Ben, "Türkiye'de irticâ ve irticâi güçler yoktur" diyecek safdillerden değilim; teşhisim farklı. Sözlükteki karşılığı ile irticâ bal gibi vardır ama daha ziyade mevcut olması gerektiği için mevcuttur. Cumhuriyet tarihinin seksen senelik serencâmı, "irticâî tehlike" faktörü ciddiye alınmadan özetlenirse pek şaşıbeş, inandırıcı olmayan ve sıkıcı bir hikâye teşkil eder. "Olması gerektiği için mevcuttur"dan kasdım bu. CHP'nin bugünkü haline bakınca, neyi kasdettiğim daha iyi anlaşılabilir: CHP tek başına bir "şey" değil, daha doğrusu varlık sebebini izah edemiyor. Bir siyasi kuruluş olarak ne heyecan verici bir programı, ne bir gelecek vizyonu, ne de inandırıcı bir ideolojik yörüngesi var. Deprem çadırı gibi, CHP de Cumhuriyet ve onun temel değerleri ağır tehdid altına düştüğünde işe yaramaya, hatırlanmaya başlıyor. Uzun tahlile gerek yok: CHP siyasi hayatımızın "yangın köşesi"dir; sair zamanda ne işe yaradığını kimse bilmez; kıymetinin takdir edilmesi için yangın çıkması gerekir!

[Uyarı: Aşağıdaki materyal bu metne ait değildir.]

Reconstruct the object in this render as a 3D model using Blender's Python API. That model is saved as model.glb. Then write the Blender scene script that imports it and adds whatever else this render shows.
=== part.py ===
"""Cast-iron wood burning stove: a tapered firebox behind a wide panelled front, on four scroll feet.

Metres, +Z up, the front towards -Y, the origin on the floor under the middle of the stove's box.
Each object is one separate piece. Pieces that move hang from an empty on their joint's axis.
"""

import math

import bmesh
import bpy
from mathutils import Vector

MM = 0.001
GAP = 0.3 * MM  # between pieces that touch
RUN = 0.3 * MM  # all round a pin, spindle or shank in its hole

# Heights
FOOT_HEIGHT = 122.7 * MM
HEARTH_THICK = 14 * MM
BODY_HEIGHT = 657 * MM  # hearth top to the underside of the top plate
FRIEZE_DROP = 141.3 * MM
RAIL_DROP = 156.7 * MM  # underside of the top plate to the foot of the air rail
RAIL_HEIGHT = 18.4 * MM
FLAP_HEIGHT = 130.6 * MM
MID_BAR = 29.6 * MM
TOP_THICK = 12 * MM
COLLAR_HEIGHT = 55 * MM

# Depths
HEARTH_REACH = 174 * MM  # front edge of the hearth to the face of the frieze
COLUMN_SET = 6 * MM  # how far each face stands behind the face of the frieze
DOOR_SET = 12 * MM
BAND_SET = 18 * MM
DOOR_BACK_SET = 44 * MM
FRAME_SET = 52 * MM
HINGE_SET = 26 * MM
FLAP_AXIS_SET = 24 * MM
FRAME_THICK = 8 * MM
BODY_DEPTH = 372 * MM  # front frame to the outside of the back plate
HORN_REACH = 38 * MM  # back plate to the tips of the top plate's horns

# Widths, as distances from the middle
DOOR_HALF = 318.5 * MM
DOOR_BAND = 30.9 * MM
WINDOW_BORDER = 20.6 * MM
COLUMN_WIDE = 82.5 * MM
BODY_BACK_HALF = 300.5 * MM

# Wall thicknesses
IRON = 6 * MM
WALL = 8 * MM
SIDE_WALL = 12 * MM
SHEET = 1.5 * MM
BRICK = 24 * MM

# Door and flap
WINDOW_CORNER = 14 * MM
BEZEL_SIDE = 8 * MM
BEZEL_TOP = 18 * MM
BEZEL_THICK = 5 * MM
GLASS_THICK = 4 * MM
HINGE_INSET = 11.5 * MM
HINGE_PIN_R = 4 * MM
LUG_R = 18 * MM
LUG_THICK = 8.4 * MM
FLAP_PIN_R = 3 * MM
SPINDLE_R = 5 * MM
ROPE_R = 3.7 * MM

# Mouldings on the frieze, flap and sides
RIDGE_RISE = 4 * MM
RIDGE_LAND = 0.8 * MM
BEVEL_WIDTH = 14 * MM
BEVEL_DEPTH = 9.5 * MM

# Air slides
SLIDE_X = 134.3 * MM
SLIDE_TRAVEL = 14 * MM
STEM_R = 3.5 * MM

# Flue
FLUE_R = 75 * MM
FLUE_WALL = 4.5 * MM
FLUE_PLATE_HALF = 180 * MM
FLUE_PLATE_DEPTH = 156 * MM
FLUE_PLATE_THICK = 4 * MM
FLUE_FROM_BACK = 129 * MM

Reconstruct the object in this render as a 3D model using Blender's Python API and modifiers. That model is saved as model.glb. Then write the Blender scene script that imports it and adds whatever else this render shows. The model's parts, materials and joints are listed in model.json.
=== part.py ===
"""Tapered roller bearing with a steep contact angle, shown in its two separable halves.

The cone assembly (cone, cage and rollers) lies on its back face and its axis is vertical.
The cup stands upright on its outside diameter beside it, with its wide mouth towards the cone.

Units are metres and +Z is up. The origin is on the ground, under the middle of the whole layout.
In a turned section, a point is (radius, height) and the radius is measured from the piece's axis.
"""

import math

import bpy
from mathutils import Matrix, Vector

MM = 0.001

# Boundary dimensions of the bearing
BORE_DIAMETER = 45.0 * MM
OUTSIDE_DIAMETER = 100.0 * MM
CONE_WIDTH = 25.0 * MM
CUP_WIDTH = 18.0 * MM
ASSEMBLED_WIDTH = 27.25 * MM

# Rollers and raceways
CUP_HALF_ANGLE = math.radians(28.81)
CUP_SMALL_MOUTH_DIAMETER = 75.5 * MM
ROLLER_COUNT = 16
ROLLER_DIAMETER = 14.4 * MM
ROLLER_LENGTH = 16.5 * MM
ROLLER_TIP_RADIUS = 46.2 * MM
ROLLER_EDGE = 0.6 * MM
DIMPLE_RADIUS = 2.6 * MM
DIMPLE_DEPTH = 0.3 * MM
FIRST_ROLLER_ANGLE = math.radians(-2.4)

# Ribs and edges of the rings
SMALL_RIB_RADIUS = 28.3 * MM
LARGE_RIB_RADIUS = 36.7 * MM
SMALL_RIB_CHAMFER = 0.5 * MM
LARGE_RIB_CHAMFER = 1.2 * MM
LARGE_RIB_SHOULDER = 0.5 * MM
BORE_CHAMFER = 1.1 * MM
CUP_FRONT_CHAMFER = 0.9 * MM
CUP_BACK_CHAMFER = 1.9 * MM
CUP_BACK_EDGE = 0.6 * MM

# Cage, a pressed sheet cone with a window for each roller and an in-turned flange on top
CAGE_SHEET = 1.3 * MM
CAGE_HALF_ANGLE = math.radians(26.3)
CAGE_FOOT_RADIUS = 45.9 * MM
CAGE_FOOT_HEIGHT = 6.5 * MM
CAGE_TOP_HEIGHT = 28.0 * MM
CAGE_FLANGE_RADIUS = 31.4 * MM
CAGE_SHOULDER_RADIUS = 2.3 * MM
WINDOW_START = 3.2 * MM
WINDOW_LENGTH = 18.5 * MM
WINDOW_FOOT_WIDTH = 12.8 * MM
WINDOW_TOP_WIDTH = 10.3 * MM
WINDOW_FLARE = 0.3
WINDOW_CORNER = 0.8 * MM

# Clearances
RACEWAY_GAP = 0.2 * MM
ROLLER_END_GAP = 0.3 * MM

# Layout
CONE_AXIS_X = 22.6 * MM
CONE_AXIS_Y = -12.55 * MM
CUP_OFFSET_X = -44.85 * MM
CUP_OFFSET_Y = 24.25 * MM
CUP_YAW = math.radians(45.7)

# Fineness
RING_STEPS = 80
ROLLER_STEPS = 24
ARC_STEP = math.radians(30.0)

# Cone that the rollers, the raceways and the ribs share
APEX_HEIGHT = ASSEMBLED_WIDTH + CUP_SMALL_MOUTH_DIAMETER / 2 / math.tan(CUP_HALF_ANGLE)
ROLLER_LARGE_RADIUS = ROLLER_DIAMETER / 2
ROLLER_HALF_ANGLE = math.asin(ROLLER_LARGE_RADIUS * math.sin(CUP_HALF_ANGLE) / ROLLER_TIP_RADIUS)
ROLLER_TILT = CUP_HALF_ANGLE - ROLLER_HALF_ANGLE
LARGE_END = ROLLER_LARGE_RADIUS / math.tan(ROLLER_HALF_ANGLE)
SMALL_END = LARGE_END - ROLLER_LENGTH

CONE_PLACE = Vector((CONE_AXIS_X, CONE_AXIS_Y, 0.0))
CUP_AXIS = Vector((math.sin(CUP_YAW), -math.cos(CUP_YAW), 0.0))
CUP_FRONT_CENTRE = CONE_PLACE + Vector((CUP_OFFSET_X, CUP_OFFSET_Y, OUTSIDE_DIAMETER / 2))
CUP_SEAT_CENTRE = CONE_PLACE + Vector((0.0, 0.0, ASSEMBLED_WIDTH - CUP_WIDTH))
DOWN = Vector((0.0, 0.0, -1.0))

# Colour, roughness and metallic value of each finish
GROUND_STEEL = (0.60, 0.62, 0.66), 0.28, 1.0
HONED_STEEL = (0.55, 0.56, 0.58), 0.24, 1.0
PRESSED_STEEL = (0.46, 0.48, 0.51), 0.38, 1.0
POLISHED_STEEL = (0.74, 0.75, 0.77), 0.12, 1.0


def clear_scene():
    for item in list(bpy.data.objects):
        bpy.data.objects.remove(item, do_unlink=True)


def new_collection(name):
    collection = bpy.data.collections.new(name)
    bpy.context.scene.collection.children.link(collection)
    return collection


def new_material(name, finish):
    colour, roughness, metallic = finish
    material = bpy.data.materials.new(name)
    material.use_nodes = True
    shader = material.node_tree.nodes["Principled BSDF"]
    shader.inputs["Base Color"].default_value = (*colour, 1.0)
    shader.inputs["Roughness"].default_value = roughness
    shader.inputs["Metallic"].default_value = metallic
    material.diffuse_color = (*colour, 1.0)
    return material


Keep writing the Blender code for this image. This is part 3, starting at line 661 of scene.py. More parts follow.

O halde irticânın gerekliliği, CHP'yi de aşan bir kapsamda ihtiyaç halini alıyor; peki, her şeye rağmen irticâi görüntüler, elâlemi tatmin etmeyecek kadar cılız, güdük ve pısırıksa, yani şu yangın bir türlü çıkmazsa ne olacak? Bu soruya cevap vermesi gerekenler açısından sual muzır ve artniyetli olarak değerlendirilirse hiç şaşmam zira onlara göre irticâ yabani ot gibi bir şeydir; varlığı konjonktüre bağlı değildir. Kendiliğinden hâsıl olur; çünkü bu topraklar -ne demekse?- her daim "irticâa meyl-i mahsus", yani gericiliğe tabii eğilimi olan bir yapı gösterirler; onlarla her sene muntazaman mücadele edilmesi, tarım bitkilerine zararlı otların yolunması, ilâçlanması ve en mühimi asla gaflete düşülmemesi gerekir. Bir sene mücadeleye ara verirseniz, ertesi sene iş işten geçmiş olabilir. Bu muvacehede 28 Şubat hadisesi, hayli zamandır zıraî -pardon "irticâî" mücadeleye ara verilmesinin sonucudur. Risk büyük olunca, karşı tedbir de büyük olmuş, demokrasiye balans ayarı çekilmiş ve tanklar bu yüzden yürütülmüştür.

28 Şubat'ın alelusul değil, hakiki "mürtecî"ler üzerindeki tesirini kaydetmeden geçmeyelim; "ikiyüzlülük" desek haksızlık etmiş olur muyuz? Olmayız! 28 Şubat, her olağandışı müdahale gibi patoloji üretti; Türkiye'yi biraz daha sahicilikten uzaklaştırdı ve maske endüstrisine rağbet kazandırdı.

Yoksa hamam o hamam; tas yine o tas!